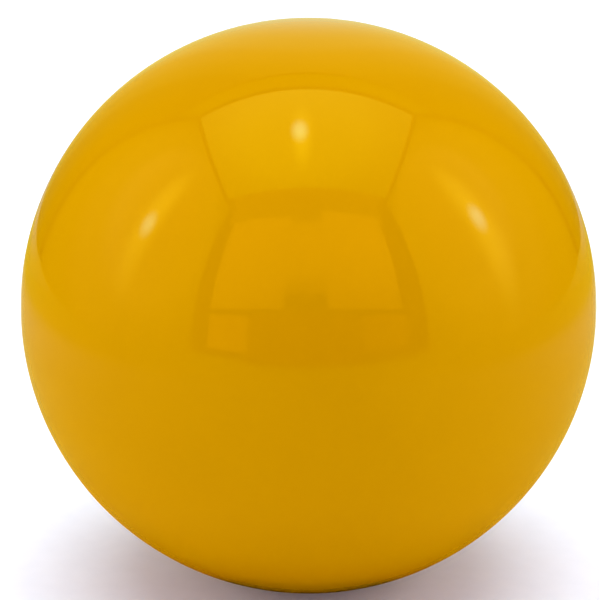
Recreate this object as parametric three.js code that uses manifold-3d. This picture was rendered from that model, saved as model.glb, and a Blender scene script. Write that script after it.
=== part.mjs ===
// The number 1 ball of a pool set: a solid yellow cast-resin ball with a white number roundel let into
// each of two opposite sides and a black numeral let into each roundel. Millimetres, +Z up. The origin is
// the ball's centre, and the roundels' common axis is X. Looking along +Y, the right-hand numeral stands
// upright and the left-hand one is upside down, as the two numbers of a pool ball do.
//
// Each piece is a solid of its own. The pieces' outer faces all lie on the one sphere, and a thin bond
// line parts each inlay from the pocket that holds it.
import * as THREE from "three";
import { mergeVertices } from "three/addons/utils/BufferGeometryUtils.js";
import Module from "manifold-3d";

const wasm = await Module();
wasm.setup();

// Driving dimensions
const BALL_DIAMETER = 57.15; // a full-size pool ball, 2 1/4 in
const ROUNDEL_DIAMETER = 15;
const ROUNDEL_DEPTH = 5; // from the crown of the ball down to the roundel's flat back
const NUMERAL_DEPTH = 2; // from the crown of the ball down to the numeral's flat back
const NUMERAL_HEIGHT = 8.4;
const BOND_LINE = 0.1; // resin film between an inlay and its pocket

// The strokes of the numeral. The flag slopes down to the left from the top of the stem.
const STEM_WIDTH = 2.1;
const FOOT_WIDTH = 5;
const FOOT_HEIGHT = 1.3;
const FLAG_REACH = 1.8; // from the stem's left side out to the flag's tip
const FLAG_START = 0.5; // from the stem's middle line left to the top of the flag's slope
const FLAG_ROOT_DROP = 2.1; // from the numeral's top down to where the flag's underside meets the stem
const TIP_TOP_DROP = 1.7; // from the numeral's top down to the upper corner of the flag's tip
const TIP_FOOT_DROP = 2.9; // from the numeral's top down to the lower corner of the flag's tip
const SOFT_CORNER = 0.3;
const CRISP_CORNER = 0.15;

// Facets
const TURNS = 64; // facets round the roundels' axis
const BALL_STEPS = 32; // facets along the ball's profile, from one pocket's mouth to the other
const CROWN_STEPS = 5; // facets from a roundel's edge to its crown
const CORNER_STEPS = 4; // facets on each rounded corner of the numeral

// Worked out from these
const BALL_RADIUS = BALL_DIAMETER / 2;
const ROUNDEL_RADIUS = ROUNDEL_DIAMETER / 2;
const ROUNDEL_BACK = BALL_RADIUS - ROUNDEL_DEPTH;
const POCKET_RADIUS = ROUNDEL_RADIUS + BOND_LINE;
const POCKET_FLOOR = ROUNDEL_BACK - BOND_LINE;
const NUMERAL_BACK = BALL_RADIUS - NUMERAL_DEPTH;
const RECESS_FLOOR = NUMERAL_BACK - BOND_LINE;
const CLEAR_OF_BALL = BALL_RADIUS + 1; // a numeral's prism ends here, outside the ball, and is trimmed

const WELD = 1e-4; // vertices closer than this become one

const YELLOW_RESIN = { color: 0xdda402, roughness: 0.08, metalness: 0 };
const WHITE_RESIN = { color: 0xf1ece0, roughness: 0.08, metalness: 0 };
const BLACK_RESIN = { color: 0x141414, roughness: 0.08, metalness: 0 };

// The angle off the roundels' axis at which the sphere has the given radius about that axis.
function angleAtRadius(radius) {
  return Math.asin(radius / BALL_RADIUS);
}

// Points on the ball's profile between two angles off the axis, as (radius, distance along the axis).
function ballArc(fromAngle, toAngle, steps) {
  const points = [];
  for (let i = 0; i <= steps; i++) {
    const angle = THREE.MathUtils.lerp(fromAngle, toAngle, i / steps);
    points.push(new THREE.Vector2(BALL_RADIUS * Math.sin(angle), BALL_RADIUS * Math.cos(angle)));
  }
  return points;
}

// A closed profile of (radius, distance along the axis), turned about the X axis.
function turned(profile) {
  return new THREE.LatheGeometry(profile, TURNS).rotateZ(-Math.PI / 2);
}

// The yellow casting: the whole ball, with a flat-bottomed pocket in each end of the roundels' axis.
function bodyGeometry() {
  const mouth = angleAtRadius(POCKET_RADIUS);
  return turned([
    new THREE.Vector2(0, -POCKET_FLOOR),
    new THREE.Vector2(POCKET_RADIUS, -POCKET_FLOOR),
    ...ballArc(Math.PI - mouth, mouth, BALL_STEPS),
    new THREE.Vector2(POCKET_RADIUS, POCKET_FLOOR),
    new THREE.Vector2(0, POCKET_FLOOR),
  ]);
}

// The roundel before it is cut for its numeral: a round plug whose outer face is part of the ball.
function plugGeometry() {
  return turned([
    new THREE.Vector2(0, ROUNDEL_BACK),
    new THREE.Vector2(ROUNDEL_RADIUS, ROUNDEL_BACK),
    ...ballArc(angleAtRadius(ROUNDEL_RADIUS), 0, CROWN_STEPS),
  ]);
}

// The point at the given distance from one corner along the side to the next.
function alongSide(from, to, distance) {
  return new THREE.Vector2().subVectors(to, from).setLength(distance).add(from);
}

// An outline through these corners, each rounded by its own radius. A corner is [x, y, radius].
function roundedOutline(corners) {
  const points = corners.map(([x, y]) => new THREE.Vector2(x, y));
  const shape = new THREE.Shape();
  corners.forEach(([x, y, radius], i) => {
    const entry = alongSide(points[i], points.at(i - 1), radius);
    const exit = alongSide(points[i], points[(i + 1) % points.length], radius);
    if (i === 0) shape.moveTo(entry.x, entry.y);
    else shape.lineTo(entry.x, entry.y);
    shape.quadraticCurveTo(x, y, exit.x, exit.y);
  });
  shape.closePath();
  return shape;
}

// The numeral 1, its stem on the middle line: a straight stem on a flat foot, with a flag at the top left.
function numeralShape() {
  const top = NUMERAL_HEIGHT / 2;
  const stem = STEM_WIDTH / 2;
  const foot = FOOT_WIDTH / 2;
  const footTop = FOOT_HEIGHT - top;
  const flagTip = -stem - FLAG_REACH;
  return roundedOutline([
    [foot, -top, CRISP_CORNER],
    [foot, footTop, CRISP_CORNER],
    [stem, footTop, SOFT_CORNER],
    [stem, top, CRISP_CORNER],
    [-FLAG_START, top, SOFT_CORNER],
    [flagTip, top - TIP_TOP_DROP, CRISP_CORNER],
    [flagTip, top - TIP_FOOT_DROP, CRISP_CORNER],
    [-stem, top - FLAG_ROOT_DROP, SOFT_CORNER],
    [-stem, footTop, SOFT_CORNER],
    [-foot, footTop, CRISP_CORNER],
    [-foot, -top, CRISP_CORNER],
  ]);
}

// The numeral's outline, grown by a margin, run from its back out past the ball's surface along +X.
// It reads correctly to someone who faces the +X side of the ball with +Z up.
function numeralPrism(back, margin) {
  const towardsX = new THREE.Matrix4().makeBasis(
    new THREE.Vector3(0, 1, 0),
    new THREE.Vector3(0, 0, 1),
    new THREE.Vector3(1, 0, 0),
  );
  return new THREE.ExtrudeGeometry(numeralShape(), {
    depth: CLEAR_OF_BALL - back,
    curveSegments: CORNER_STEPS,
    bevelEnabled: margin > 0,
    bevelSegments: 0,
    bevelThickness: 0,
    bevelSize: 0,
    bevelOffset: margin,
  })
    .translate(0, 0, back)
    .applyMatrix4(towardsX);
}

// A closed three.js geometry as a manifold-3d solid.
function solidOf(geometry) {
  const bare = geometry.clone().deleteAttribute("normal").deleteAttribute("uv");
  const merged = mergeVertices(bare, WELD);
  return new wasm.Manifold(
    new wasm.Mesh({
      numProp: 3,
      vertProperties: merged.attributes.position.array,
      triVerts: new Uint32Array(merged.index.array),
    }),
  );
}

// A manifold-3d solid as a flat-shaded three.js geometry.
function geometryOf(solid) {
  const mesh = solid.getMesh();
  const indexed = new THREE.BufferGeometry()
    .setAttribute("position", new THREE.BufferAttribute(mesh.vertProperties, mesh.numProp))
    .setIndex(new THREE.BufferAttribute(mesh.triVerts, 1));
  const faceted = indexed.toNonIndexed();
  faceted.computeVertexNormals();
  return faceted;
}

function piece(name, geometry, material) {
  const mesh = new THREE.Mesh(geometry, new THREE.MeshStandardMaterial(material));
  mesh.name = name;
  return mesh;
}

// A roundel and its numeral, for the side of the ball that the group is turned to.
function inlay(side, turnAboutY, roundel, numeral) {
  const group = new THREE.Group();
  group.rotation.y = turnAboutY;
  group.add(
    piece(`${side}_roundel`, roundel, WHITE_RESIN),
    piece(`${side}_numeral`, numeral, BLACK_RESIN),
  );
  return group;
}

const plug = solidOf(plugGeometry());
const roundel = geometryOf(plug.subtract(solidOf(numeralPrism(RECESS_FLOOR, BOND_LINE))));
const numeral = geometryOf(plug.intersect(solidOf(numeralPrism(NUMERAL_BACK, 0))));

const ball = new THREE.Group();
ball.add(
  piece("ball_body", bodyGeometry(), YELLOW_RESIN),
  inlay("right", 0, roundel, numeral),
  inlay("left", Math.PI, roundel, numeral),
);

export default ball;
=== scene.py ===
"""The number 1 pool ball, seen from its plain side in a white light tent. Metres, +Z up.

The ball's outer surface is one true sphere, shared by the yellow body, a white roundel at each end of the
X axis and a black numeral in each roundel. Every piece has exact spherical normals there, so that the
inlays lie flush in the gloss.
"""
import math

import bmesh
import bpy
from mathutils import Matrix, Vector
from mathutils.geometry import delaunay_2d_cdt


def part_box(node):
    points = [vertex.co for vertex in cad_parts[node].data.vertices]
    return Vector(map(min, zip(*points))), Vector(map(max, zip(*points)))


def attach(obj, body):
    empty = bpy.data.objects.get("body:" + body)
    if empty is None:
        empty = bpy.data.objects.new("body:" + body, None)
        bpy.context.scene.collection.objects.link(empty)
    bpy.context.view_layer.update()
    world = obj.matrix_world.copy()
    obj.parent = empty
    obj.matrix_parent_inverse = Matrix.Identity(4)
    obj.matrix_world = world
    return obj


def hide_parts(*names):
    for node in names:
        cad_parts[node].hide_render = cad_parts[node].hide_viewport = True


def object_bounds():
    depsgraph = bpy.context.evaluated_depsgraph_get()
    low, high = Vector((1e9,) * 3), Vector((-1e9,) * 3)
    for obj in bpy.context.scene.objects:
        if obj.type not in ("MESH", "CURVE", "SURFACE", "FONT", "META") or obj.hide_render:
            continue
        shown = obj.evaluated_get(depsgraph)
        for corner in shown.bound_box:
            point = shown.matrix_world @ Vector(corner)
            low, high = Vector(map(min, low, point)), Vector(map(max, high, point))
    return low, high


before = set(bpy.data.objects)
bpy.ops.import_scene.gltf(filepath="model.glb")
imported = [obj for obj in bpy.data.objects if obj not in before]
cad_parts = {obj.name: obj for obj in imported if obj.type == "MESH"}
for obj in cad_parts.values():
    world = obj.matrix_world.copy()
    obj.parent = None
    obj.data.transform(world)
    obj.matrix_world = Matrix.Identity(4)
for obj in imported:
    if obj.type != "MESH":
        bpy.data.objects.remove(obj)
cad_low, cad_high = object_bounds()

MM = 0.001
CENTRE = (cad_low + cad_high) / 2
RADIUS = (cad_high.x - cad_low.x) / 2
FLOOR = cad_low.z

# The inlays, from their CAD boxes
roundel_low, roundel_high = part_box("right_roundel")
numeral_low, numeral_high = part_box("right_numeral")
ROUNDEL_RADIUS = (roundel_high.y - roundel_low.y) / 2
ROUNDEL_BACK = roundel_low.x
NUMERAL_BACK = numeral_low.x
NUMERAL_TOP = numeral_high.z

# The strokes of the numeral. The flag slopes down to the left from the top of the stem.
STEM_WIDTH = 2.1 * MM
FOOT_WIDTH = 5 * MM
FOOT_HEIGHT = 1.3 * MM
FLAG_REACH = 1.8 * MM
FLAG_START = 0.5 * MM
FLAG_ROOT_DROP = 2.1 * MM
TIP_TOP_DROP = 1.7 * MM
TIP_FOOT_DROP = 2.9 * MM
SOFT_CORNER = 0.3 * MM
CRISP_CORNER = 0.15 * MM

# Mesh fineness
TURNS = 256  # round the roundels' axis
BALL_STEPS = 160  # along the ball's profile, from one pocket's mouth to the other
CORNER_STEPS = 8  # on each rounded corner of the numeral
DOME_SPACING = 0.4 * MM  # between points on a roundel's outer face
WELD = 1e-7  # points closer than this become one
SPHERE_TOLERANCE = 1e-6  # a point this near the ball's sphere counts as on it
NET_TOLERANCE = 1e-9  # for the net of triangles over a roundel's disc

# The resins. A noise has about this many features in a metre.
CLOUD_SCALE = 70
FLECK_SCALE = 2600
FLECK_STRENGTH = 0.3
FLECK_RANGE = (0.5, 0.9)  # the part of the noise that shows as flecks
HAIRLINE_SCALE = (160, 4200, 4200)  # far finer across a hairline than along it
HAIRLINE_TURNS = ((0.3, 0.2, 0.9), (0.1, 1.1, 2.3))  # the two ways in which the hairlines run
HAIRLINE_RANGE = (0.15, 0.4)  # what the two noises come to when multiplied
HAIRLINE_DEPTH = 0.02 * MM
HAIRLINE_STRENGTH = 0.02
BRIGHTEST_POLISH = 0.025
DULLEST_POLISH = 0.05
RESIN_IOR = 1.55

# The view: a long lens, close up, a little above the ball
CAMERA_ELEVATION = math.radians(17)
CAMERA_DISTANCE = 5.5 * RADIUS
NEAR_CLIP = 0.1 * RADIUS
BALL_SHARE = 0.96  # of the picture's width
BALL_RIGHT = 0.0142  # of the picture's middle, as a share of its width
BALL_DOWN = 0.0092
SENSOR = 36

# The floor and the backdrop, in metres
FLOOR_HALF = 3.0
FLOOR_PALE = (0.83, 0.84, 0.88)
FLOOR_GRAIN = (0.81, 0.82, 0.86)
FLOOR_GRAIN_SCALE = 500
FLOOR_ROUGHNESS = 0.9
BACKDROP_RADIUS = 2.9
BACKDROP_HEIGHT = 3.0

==

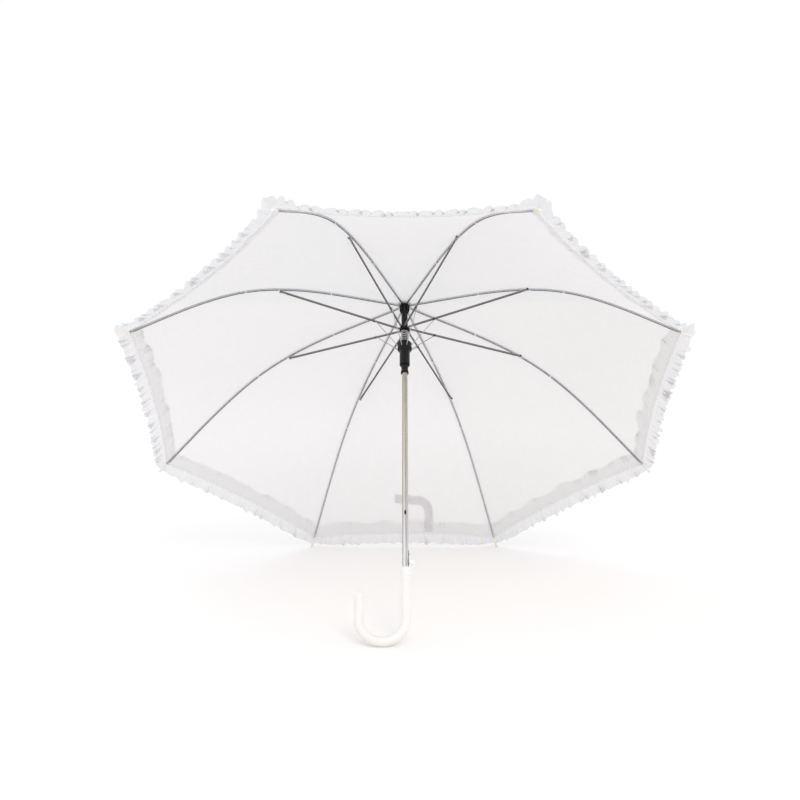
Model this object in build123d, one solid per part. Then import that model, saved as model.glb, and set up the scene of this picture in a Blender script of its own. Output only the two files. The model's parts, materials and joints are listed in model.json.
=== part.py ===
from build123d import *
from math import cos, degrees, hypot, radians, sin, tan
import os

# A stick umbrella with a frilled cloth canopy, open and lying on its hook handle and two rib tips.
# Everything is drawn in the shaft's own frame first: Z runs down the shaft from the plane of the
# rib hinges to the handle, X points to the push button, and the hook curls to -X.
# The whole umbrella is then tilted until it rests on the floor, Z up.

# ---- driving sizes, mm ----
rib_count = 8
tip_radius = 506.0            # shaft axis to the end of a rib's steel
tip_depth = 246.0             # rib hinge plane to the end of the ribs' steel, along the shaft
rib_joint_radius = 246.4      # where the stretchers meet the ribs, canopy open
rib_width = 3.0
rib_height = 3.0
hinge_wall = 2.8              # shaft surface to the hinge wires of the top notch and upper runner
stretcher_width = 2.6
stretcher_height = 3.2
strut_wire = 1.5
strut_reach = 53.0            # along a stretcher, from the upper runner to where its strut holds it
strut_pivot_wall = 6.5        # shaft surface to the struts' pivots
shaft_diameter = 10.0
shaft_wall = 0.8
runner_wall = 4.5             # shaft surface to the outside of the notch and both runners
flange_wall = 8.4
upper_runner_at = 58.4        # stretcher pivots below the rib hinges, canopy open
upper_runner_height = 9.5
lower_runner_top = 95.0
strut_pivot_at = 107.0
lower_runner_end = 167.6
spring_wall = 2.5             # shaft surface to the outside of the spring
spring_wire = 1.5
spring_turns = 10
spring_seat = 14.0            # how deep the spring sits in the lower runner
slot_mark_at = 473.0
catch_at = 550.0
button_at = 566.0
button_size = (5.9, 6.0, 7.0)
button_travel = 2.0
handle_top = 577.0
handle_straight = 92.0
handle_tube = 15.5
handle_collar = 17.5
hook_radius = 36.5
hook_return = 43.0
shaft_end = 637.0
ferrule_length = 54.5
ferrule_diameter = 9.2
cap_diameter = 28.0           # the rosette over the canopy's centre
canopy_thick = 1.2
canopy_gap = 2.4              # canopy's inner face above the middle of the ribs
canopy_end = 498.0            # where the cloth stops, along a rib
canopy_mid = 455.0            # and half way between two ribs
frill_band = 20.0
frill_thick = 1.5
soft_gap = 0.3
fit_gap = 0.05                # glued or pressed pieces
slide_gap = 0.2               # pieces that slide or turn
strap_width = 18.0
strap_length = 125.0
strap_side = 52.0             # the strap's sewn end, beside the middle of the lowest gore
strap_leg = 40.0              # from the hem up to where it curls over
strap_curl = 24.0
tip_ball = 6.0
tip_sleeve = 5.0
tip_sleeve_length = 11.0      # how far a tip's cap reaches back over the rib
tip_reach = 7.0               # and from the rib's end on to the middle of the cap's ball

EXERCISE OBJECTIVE
Look above for the line that contains "const plug = solidOf(plugGeometry());". Starting there, transcribe every line exactly until you have copied the line that contains "if obj.type not".

EXERCISE RESPONSE
const plug = solidOf(plugGeometry());
const roundel = geometryOf(plug.subtract(solidOf(numeralPrism(RECESS_FLOOR, BOND_LINE))));
const numeral = geometryOf(plug.intersect(solidOf(numeralPrism(NUMERAL_BACK, 0))));

const ball = new THREE.Group();
ball.add(
  piece("ball_body", bodyGeometry(), YELLOW_RESIN),
  inlay("right", 0, roundel, numeral),
  inlay("left", Math.PI, roundel, numeral),
);

export default ball;
=== scene.py ===
"""The number 1 pool ball, seen from its plain side in a white light tent. Metres, +Z up.

The ball's outer surface is one true sphere, shared by the yellow body, a white roundel at each end of the
X axis and a black numeral in each roundel. Every piece has exact spherical normals there, so that the
inlays lie flush in the gloss.
"""
import math

import bmesh
import bpy
from mathutils import Matrix, Vector
from mathutils.geometry import delaunay_2d_cdt


def part_box(node):
    points = [vertex.co for vertex in cad_parts[node].data.vertices]
    return Vector(map(min, zip(*points))), Vector(map(max, zip(*points)))


def attach(obj, body):
    empty = bpy.data.objects.get("body:" + body)
    if empty is None:
        empty = bpy.data.objects.new("body:" + body, None)
        bpy.context.scene.collection.objects.link(empty)
    bpy.context.view_layer.update()
    world = obj.matrix_world.copy()
    obj.parent = empty
    obj.matrix_parent_inverse = Matrix.Identity(4)
    obj.matrix_world = world
    return obj


def hide_parts(*names):
    for node in names:
        cad_parts[node].hide_render = cad_parts[node].hide_viewport = True


def object_bounds():
    depsgraph = bpy.context.evaluated_depsgraph_get()
    low, high = Vector((1e9,) * 3), Vector((-1e9,) * 3)
    for obj in bpy.context.scene.objects:
        if obj.type not in ("MESH", "CURVE", "SURFACE", "FONT", "META") or obj.hide_render:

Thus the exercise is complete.